> **TASK INSTRUCTIONS**:
Copy exactly the lines from the one containing "module end_hem_bottom()" to the one containing "imported = [obj", both lines included, and nothing else.
[start PROVIDED MATERIAL]
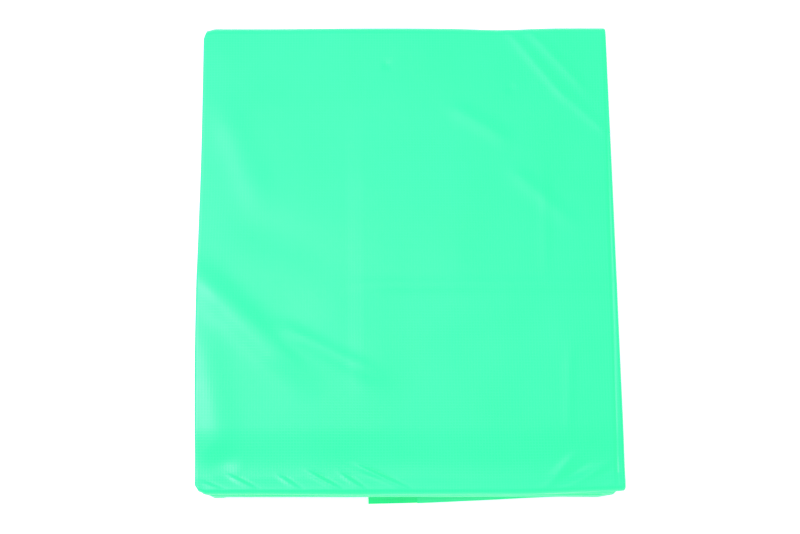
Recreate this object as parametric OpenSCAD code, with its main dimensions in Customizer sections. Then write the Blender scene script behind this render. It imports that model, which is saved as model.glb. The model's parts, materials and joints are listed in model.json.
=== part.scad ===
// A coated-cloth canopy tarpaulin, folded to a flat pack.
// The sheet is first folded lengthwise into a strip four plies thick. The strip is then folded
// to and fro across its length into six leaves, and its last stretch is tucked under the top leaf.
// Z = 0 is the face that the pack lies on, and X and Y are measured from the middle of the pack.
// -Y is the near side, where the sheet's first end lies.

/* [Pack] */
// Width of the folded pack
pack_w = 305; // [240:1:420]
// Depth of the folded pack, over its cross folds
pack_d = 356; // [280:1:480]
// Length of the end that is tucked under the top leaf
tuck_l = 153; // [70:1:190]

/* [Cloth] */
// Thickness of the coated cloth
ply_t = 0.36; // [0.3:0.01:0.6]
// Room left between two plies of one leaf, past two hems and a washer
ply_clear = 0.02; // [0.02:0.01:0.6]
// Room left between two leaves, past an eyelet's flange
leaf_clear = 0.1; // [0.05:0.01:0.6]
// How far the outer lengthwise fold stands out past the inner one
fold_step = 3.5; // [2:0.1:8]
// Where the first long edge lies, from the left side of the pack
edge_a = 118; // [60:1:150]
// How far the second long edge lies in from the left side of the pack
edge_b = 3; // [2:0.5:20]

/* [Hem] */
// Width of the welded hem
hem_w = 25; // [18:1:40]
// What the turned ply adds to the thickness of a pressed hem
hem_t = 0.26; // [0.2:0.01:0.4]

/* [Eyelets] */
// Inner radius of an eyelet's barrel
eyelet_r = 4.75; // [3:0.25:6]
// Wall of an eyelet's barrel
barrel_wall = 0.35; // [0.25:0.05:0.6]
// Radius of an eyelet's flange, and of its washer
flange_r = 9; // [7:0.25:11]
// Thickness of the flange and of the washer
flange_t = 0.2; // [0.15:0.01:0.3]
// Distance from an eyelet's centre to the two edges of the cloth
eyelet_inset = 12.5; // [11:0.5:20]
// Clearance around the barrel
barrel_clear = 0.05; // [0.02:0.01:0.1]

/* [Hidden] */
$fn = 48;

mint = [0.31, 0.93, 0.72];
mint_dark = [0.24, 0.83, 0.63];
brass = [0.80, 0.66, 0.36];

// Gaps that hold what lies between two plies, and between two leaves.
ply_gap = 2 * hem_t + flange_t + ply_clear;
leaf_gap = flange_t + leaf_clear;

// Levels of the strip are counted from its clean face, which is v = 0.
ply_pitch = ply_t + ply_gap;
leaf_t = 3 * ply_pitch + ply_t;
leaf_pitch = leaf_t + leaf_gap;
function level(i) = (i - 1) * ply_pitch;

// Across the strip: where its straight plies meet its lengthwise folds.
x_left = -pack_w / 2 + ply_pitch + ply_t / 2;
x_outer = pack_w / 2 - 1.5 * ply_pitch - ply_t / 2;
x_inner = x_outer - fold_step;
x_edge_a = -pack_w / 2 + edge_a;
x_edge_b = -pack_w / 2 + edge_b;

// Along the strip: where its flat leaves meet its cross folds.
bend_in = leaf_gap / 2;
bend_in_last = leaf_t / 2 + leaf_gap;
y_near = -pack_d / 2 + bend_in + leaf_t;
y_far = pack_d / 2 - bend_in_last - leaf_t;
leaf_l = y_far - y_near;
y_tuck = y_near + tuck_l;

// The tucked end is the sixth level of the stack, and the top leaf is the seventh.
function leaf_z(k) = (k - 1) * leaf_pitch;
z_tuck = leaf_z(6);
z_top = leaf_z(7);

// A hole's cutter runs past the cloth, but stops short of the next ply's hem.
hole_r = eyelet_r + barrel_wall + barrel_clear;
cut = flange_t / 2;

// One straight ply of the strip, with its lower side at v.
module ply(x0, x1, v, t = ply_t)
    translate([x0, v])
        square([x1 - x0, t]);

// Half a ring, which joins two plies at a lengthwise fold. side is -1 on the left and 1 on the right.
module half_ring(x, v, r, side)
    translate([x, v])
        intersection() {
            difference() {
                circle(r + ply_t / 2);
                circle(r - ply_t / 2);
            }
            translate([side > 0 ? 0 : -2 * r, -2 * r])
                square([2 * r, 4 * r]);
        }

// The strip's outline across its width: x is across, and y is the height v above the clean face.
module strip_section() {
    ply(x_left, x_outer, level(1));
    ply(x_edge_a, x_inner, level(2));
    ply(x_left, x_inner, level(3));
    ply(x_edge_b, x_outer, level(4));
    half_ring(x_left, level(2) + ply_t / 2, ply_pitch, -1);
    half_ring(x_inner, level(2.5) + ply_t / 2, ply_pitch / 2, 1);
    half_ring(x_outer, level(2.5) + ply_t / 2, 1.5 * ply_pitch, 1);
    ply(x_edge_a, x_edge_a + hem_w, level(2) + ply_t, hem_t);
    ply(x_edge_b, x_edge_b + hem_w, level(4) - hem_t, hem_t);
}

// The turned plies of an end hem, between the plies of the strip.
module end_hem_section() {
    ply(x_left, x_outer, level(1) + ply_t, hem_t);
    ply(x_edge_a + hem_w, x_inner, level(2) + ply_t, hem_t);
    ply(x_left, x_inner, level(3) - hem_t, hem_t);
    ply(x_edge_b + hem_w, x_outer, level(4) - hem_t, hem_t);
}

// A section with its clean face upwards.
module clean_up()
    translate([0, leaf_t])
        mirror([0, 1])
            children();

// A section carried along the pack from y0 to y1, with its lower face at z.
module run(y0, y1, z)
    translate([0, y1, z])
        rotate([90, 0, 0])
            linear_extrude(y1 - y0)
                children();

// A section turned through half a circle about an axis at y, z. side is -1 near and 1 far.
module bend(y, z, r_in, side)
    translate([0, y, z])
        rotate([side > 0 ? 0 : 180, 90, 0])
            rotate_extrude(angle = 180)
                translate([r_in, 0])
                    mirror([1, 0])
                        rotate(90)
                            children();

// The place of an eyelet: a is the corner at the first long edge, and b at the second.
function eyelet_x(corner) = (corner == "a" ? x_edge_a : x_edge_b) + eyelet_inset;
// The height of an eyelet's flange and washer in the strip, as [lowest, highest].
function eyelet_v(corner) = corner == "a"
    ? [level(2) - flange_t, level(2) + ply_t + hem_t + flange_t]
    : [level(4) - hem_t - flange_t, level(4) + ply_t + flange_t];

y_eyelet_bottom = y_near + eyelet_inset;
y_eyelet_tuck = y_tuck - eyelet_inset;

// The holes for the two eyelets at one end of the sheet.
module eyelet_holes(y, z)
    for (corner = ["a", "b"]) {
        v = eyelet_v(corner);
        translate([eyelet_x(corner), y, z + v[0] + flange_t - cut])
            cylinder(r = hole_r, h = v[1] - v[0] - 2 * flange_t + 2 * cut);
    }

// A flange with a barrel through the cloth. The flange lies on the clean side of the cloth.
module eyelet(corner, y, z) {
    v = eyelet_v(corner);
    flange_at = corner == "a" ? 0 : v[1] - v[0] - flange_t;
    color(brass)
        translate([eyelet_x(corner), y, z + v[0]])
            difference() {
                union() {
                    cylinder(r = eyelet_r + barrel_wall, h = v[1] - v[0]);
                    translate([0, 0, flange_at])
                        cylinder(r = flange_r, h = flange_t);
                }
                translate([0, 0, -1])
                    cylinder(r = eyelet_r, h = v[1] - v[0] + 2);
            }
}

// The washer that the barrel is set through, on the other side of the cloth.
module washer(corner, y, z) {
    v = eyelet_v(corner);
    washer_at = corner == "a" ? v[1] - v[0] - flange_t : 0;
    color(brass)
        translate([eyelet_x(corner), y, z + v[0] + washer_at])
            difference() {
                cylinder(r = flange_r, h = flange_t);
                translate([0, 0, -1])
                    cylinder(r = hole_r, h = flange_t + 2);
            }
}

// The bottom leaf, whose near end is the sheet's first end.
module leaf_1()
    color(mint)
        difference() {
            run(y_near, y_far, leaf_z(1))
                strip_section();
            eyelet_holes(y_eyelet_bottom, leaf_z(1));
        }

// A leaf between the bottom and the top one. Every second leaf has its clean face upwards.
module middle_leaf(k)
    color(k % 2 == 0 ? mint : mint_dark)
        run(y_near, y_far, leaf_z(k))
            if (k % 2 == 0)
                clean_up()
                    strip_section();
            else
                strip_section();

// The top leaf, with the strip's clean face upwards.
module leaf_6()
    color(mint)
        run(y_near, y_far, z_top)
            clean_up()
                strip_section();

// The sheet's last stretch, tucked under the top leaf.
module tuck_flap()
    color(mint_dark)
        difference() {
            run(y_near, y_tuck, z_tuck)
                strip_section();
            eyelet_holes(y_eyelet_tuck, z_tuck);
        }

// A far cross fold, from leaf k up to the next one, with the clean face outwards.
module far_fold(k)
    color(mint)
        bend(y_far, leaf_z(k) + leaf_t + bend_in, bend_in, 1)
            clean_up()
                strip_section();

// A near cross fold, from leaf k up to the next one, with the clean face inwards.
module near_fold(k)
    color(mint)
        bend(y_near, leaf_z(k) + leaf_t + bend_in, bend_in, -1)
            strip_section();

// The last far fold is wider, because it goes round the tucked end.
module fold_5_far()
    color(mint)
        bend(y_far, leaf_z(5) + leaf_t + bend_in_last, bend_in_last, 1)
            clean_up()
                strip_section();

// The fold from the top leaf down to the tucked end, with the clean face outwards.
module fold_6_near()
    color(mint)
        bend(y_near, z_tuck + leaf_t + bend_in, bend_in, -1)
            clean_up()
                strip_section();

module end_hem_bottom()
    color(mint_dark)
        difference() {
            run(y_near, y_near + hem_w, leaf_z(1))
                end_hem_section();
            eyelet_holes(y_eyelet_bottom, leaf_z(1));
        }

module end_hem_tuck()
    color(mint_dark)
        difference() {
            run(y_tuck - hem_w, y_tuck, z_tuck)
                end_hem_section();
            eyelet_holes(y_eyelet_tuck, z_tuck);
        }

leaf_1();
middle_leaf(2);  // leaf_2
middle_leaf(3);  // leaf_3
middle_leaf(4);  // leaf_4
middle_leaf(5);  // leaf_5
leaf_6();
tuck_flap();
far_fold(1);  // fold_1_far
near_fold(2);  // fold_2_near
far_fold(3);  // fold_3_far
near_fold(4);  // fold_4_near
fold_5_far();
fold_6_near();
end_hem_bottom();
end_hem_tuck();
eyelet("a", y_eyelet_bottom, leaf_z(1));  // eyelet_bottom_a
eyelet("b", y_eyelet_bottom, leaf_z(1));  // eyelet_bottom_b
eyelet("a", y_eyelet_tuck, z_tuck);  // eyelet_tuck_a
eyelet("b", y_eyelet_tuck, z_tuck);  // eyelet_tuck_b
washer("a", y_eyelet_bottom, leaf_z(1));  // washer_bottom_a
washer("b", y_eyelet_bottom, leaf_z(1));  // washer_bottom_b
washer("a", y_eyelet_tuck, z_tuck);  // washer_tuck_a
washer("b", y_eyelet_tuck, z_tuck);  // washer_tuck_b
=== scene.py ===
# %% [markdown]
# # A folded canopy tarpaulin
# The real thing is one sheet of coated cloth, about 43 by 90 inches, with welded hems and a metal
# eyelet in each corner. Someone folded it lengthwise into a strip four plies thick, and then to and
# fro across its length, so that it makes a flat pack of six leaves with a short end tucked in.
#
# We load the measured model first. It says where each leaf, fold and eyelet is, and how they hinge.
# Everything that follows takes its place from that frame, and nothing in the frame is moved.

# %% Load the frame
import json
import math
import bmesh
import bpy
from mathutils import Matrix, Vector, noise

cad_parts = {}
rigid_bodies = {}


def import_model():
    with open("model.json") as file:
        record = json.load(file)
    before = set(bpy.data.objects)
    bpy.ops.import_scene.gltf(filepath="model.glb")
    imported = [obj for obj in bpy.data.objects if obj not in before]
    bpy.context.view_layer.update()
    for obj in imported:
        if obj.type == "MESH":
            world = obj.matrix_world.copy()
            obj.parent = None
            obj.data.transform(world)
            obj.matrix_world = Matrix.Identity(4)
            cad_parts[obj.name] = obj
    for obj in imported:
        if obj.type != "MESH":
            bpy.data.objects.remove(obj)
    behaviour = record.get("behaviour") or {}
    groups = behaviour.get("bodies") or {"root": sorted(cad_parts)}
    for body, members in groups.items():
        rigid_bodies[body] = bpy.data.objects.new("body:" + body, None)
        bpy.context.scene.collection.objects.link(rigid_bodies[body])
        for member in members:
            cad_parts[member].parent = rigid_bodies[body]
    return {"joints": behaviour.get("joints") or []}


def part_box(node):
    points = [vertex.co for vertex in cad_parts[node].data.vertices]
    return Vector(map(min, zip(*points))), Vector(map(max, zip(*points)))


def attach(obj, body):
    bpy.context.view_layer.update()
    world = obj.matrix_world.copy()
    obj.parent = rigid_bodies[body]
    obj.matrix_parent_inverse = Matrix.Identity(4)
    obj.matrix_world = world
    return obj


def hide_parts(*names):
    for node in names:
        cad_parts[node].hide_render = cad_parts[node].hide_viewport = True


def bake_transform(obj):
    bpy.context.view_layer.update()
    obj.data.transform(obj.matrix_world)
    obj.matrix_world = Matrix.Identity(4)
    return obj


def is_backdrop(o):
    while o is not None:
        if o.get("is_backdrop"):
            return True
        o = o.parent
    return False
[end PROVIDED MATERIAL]
> **RESULT FOR THIS TASK**:
module end_hem_bottom()
    color(mint_dark)
        difference() {
            run(y_near, y_near + hem_w, leaf_z(1))
                end_hem_section();
            eyelet_holes(y_eyelet_bottom, leaf_z(1));
        }

module end_hem_tuck()
    color(mint_dark)
        difference() {
            run(y_tuck - hem_w, y_tuck, z_tuck)
                end_hem_section();
            eyelet_holes(y_eyelet_tuck, z_tuck);
        }

leaf_1();
middle_leaf(2);  // leaf_2
middle_leaf(3);  // leaf_3
middle_leaf(4);  // leaf_4
middle_leaf(5);  // leaf_5
leaf_6();
tuck_flap();
far_fold(1);  // fold_1_far
near_fold(2);  // fold_2_near
far_fold(3);  // fold_3_far
near_fold(4);  // fold_4_near
fold_5_far();
fold_6_near();
end_hem_bottom();
end_hem_tuck();
eyelet("a", y_eyelet_bottom, leaf_z(1));  // eyelet_bottom_a
eyelet("b", y_eyelet_bottom, leaf_z(1));  // eyelet_bottom_b
eyelet("a", y_eyelet_tuck, z_tuck);  // eyelet_tuck_a
eyelet("b", y_eyelet_tuck, z_tuck);  // eyelet_tuck_b
washer("a", y_eyelet_bottom, leaf_z(1));  // washer_bottom_a
washer("b", y_eyelet_bottom, leaf_z(1));  // washer_bottom_b
washer("a", y_eyelet_tuck, z_tuck);  // washer_tuck_a
washer("b", y_eyelet_tuck, z_tuck);  // washer_tuck_b
=== scene.py ===
# %% [markdown]
# # A folded canopy tarpaulin
# The real thing is one sheet of coated cloth, about 43 by 90 inches, with welded hems and a metal
# eyelet in each corner. Someone folded it lengthwise into a strip four plies thick, and then to and
# fro across its length, so that it makes a flat pack of six leaves with a short end tucked in.
#
# We load the measured model first. It says where each leaf, fold and eyelet is, and how they hinge.
# Everything that follows takes its place from that frame, and nothing in the frame is moved.

# %% Load the frame
import json
import math
import bmesh
import bpy
from mathutils import Matrix, Vector, noise

cad_parts = {}
rigid_bodies = {}


def import_model():
    with open("model.json") as file:
        record = json.load(file)
    before = set(bpy.data.objects)
    bpy.ops.import_scene.gltf(filepath="model.glb")
    imported = [obj for obj in bpy.data.objects if obj not in before]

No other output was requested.